Issues de sources multiples, les images qui composent les collages, vidéos ou installations de Manon Recordon semblent revenir de lointaines civilisations, puiser dans des légendes et des mythes, mêler la culture savante et populaire, l’actualité pressente, l’intime ou le sublime. Mon beau souci pourrait ainsi s’apparenter à une déambulation labyrinthique dans le "musée imaginaire" de l’artiste, un jeu narratif construit avec la souplesse que caractérise l'ère numérique, et où le sens nait entre les images.
Entrer dans ce lieu, c’est d’abord voir l’espace au dessus de nos têtes, c’est comme si le cinéma d’autrefois nous revenait dans les yeux. L’exposition que nous avons conçue se lit dans un premier temps comme un plan large — au sens cinématographique, comme on regarderait le célèbre plan du vaste escalier montant aux Musées du Capitole dans Nostalghia (Andreï Tarkovski - 1983). Un oiseau en vol percevrait, dans les croisements que les pans tracent au sol, le dessin d’une toile d’araignée ou d’un labyrinthe. Parcourir Mon beau souci, c’est entrer à l’intérieur d’un montage constitué d’images fixes et mouvantes, de cimaises-retables dressées sur le sol accueillant plusieurs récits. On est peu à peu introduit, comme par palier ; une image en appelle une autre, puis une autre encore. Ce qui se narre se construit par récurrences, telle une mise en abyme dans l’architecture de l’exposition. Passé le seuil, les images viennent éclorent à notre visage et elles sont nombreuses. Mon beau souci, c’est aussi un film et une photographie — ce sont des translations dans ces divers ordres du langage. L’image s’affirme tel un topos que j’affranchis de son histoire. Les figures subissent un remodelage et une réactualisation sans fin, devenant les fantômes qui hantent chaque image produite. Medusa apparaît trois fois, parmi lesquelles un tondo de Benoît Maire, réalisé en 2011. Je l’ai emprunté au Frac Aquitaine lorsque l’occasion s’est présentée de créer un dialogue avec le travail d’un artiste contemporain.
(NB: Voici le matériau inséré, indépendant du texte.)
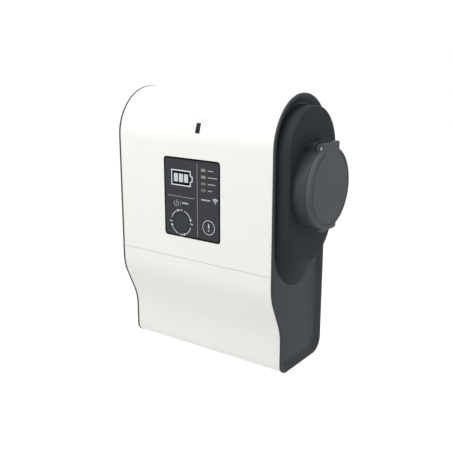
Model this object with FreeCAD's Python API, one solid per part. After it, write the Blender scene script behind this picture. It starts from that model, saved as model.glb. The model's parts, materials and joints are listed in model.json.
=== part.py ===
"""Wall charging unit: an arched white cover between two dark cheeks, with a lidded socket outlet.

Model frame, in millimetres: X runs across the unit (the socket is on the +X side), Y runs into the
wall (the wall plane is y = 0 and the front faces -Y), and Z is up. While the pieces are built, heights
are counted from the unit's bottom edge. On writing, every piece is lowered by ORIGIN_HEIGHT, so that
the origin of the files is the centre of the four wall fixings, on the wall plane.
"""

import FreeCAD, Part
import math
import os

from FreeCAD import Vector

# ---- overall size --------------------------------------------------------------------------------
HEIGHT = 340.0
UPPER_DEPTH = 122.4  # wall to the front face, above the S-bend
LOWER_DEPTH = 99.3  # wall to the front face, below the S-bend
HALF_WIDTH = 118.3  # centre plane to the rim plane of a cheek
ORIGIN_HEIGHT = 170.0  # height of the wall fixing pattern's centre

# ---- side outline --------------------------------------------------------------------------------
ARCH_RADIUS = UPPER_DEPTH / 2
ARCH_HEIGHT = HEIGHT - ARCH_RADIUS
BEND_TOP = 120.0  # the S-bend starts here, going down
BEND_BOTTOM = 42.0  # and ends here
BEND_ANGLE = math.radians(24.7)  # slope of its straight middle stretch, from the vertical
FRONT_CORNER = 13.0
REAR_CORNER = 19.0

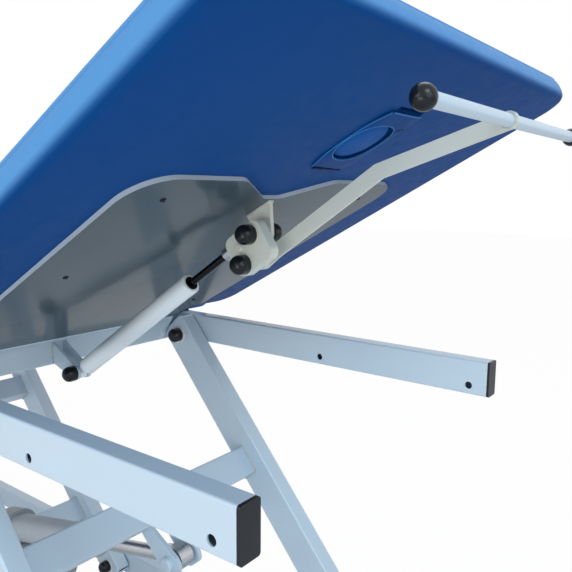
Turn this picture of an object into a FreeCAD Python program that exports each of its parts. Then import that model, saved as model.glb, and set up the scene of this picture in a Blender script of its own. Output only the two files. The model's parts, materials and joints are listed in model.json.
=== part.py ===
"""Electric massage table: a top frame lifted on two pairs of parallel legs, with a raised backrest
held by a gas spring. Millimetres, +Z up, +X towards the head, origin on the floor under the middle.
Each sub-part is drawn in the frame of the body that carries it and then placed by that frame."""
import FreeCAD, Part
import os
import re
import Sketcher

doc = FreeCAD.newDocument("massage_table")
sheet = doc.addObject("Spreadsheet::Sheet", "sizes")
sub_parts = []

# Closeness that picks an edge, and loose first sizes that a sketch's formulas then replace
NEAR = 0.05
LOOSE = 100

# Driving dimensions, in millimetres and degrees
SIZES = {
    # Stance: where the frame stands at rest, with the lift at half height
    "rail_head_x": 842,
    "floor_pivot": 65,
    "leg_span": 740,
    "leg_angle": 49.6,
    "leg_spacing": 720,
    "pivot_back": 583,
    "pivot_drop": 36,

    # Rectangular tube of the rails and crossbars
    "rail_long": 1720,
    "rail_tall": 50,
    "rail_wide": 25,
    "rail_wall": 2,
    "rail_corner": 3,
    "rail_inner": 251,
    "rail_bore": 5.25,
    "bore_first": 26,
    "bore_pitch": 256,
    "bore_drop": 37,
    "hinge_bar_back": 622,
    "mid_bar_back": 1150,
    "cap_lip": 3.5,
    "cap_plug": 16,
    "cap_gap": 0.15,

    # Legs and their ties
    "leg_wide": 60,
    "leg_thick": 30,
    "leg_wall": 2.5,
    "leg_corner": 3,
    "leg_tip": 28,
    "leg_tip_round": 12,
    "leg_inner": 219,
    "tie_tall": 50,
    "tie_thick": 30,
    "tie_wall": 2,
    "tie_shift": 13,
    "upper_tie_up": 449,
    "lower_tie_up": 120,

    # Pivot bolts, bushes and their caps
    "bolt_bore": 8,
    "run_gap": 0.05,
    "bush_wall": 3,
    "bush_flange": 1.6,
    "bush_rim": 16,
    "head_thick": 4,
    "head_rim": 13,
    "head_bevel": 2,
    "nut_round": 10,
    "nut_long": 10,
    "dome_round": 13,
    "dome_long": 18,
    "dome_curve": 8,
    "seat_gap": 0.2,

    # Base and its levelling feet
    "base_past_pivot": 73.4,
    "base_long": 1420,
    "foot_inset": 40,
    "foot_round": 25,
    "foot_pad_tall": 14,
    "foot_stud": 5,
    "foot_stud_long": 66,
    "foot_drop": 40,
    "foot_neck": 9,
    "foot_bevel": 2,
    "foot_slope": 4,

    # Backrest and seat cushions
    "tilt": 28.65,
    "hinge_back": 596,
    "hinge_up": 6,
    "hinge_tube_round": 9,
    "hinge_bolt": 4,
    "hinge_tube_half": 204,
    "hinge_lug_thick": 10,
    "hinge_lug_gap": 0.4,
    "hinge_lug_step": 20,
    "hinge_lug_drop": 16,
    "hinge_thread": 30,
    "hinge_bolt_rim": 3,
    "hinge_bolt_head": 3,
    "under_drop": 4.5,
    "pad_start": 25.7,
    "pad_long": 724,
    "pad_half": 342,
    "pad_thick": 36.5,
    "pad_round": 40,
    "pad_edge": 9,
    "pad_low_edge": 3,
    "board_inset": 5,
    "board_thick": 12,
    "seat_head_back": 606,
    "seat_long": 1184,
    "tape_thick": 1.5,
    "tape_wide": 21,
    "tape_inset": 5,

    # Reinforcement plate under the backrest
    "plate_start": 9,
    "plate_end": 514.7,
    "plate_half": 239,
    "plate_thick": 5,
    "plate_round": 48,
    "relief_end": 58,
    "relief_half": 215,
    "notch_deep": 40,
    "notch_shift": 14,
    "notch_floor": 15,
    "notch_mouth": 85,
    "notch_lip_round": 30,
    "notch_floor_round": 20,

    # Breathing hole, its plug and the strap round it
    "hole_mid": 599.7,
    "hole_side": 6,
    "hole_long": 72,
    "hole_wide": 68,
    "plug_gap": 1,
    "plug_inset": 3,
    "strap_long": 127,
    "strap_wide": 80,
    "strap_thick": 3.5,
    "strap_shift": 6,
    "hole_reach": 20,

    # Gas spring and the head that releases it
    "strut_y": -12,
    "strut_pin_back": 566,
    "strut_pin_drop": 54.6,
    "bolt_reach": 441.2,
    "bolt_drop": 38.6,
    "rod_offset": 7.3,
    "rod_round": 5,
    "rod_inside": 190,
    "rod_stop": 13,
    "cylinder_start": 20,
    "cylinder_end": 303,
    "cylinder_round": 14,
    "cylinder_shoulder": 3,
    "taper_long": 5,
    "taper_deep": 4,
    "rod_spare": 45,
    "guide_end": 304.6,
    "guide_round": 9.5,
    "guide_bevel_long": 0.8,
    "guide_bevel_deep": 0.8,
    "eye_round": 10,
    "eye_thick": 12,
    "eye_pin": 4,
    "eye_neck": 6,
    "eye_neck_thick": 11.2,
    "strut_lug_thick": 5,
    "strut_lug_space": 14.6,
    "lug_round": 11,
    "lug_tip": 10,
    "strut_lug_top": 12.5,
    "cheek_thick": 14.4,
    "cheek_space": 21.6,
    "cheek_back": 41,
    "cheek_front": 19,
    "cheek_low": 38.5,
    "cheek_high": 12.5,
    "cheek_round": 11,
    "rivet_back": 22.5,
    "rivet_drop": 5.5,
    "rivet_round": 6,
    "rivet_proud": 2.5,
    "rivet_dome": 2,
    "boss_round": 8,
    "boss_long": 9.5,
    "link_in": 5.3,
    "link_thick": 6,
    "link_half": 9,
    "link_tip": 8.9,
    "head_bolt": 5,
    "low_bolt_back": 26.8,
    "low_bolt_drop": 25.8,
    "head_cap_round": 12,
    "head_cap_long": 19,
    "head_cap_curve": 10.5,
    "flat_end_round": 8,
    "flat_end_long": 3,
    "flat_end_curve": 1,
    "block_back": 42,
    "block_floor": 1,
    "block_high": 14.3,
    "collar_back": 66,
    "collar_round": 8,
    "tab_thick": 6,
    "tab_shift": 2,
    "tab_front": 28.5,
    "tab_tail": 11.5,
    "tab_round": 10.5,
    "tab_tip": 9.45,
    "release_pin_round": 2,
    "release_pin_proud": 1,
    "release_pin_long": 14,
    "release_pin_room": 3,

    # Release lever and its hand bar
    "arm_wide": 17.5,
    "arm_thick": 5,
    "arm_tip": 8.4,
    "arm_gap": 0.3,
    "knee_out": 22.7,
    "knee_up": 2.2,
    "bend_out": 191.3,
    "bend_up": 4.5,
    "bar_out": 330.3,
    "bar_down": 32.7,
    "bar_round": 6.5,
    "bar_half": 198,
    "bar_y": 22,
    "ball_round": 10.5,
    "ball_mid": 204,

    # Lift actuator between the two pairs of legs
    "rear_pin_up": 210,
    "front_pin_up": 390,
    "act_lug_thick": 6,
    "act_lug_space": 34,
    "act_lug_half": 20,
    "act_lug_tip": 14,
    "act_eye_round": 17,
    "act_eye_thick": 24,
    "act_pin": 6,
    "act_bolt_head": 11,
    "act_bolt_long": 8,
    "act_neck": 11.9,
    "act_neck_sink": 2,
    "act_tube_round": 25,
    "act_tube_start": 34,
    "act_tube_end": 420,
    "act_tube_bore": 16,
    "act_gland": 12,
    "act_stroke_room": 60,
    "act_rod_round": 11,
    "act_rod_start": 330,
    "gear_start": 128,
    "gear_long": 46,
    "gear_low": 96,
    "gear_high": 31,
    "gear_half": 33,
    "gear_edge": 26.4,
    "motor_round": 30,
    "motor_long": 128,
    "motor_drop": 60,
    "motor_edge": 6,

    # Control box under the middle crossbar, with its inlet and rocker
    "box_long": 130,
    "box_wide": 140,
    "box_tall": 60,
    "box_near": 200,
    "box_drop": 2,
    "box_edge": 4,
    "rocker_long": 14,
    "rocker_tall": 24,
    "rocker_deep": 6,
    "rocker_proud": 4,
    "rocker_gap": 0.3,
    "rocker_taper": 2,
    "rocker_dip": 1.5,
    "inlet_wide": 28,
    "inlet_tall": 21,
    "inlet_proud": 3,
    "inlet_deep": 12,
    "inlet_wall": 2.5,
}
for row, (alias, value) in enumerate(SIZES.items(), 1):
    sheet.set(f"A{row}", alias)
    sheet.set(f"B{row}", str(value))
    sheet.setAlias(f"B{row}", alias)
doc.recompute()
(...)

Marie-Madeleine est une autre échappée du ret des récurrences, tout comme la mer Méditerranée ou encore Saint Denis, qui ne trouve d’écho qu’au sein de sa propre vitrine. Certaines pièces fonctionnent sur l’ambivalence de leur contenu : celui-ci dépend de qui l’écoute et le regarde, de comment sont fractionnées les strates. Je pense notamment à la vidéo Sans soleil, où se mêlent curieusement la publicité, l’antiquité, l’immigration, le plaisir etc… Mon beau souci est une exposition à multiples lectures dans laquelle les différents points de vue s’harmonisent dans des percées. Les échos résonnent de la sorte, par strates et par retour de boomerang ; personne n’y verra la même chose, mais chacun y décèlera une histoire à faire sienne dans la matière des histoires.
Manon Recordon
Née à Paris en 1985, Manon Recordon est diplômée de la Villa Arson et de l’École nationale supérieure des Beaux-arts de Paris, elle a été pensionnaire de l’Académie de France à Rome - Villa Médicis en 2012/2013.
L’exposition Mon beau souci est réalisée avec l’aide exceptionnelle de la DRAC Nouvelle-Aquitaine et en collaboration avec le FRAC Aquitaine, pour le prêt de l’œuvre de Benoît Maire Tirésias Ouverte (Le jeu), 2007.